For the soul there is never birth nor death. Nor, having once been, does he ever cease to be. He is unborn, eternal, ever-existing, undying and primeval. He is not slain when the body is slain.

Chapter 2, Verse 21

O Pārtha, how can a person who knows that the soul is indestructible, unborn, eternal and immutable, kill anyone or cause anyone to kill?

Chapter 2, Verse 22

As a person puts on new garments, giving up old ones, similarly, the soul accepts new material bodies, giving up the old and useless ones.

Chapter 2, Verse 23

The soul can never be cut into pieces by any weapon, nor can he be burned by fire, nor moistened by water, nor withered by the wind.

Chapter 2, Verse 24

This individual soul is unbreakable and insoluble, and can be neither burned nor dried.
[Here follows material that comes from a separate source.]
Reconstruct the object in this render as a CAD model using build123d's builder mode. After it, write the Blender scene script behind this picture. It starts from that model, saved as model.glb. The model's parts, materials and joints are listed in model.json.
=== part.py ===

He is everlasting, all-pervading, unchangeable, immovable and eternally the same.

Chapter 2, Verse 25

It is said that the soul is invisible, inconceivable, immutable, and unchangeable. Knowing this, you should not grieve for the body.

Chapter 2, Verse 26

If, however, you think that the soul is perpetually born and always dies, still you have no reason to lament, O mighty-armed.

Chapter 2, Verse 27

For one who has taken his birth, death is certain; and for one who is dead, birth is certain. Therefore, in the unavoidable discharge of your duty, you should not lament.

Chapter 2, Verse 28

All created beings are unmanifest in their beginning, manifest in their interim state, and unmanifest again when they are annihilated. So what need is there for lamentation?

Chapter 2, Verse 29

Some look on the soul as amazing, some describe him as amazing, and some hear of him as amazing, while others, even after hearing about him, cannot understand him at all.

Chapter 2, Verse 30

O descendant of Bharata, he who dwells in the body is eternal and can never be slain. Therefore you need not grieve for any creature.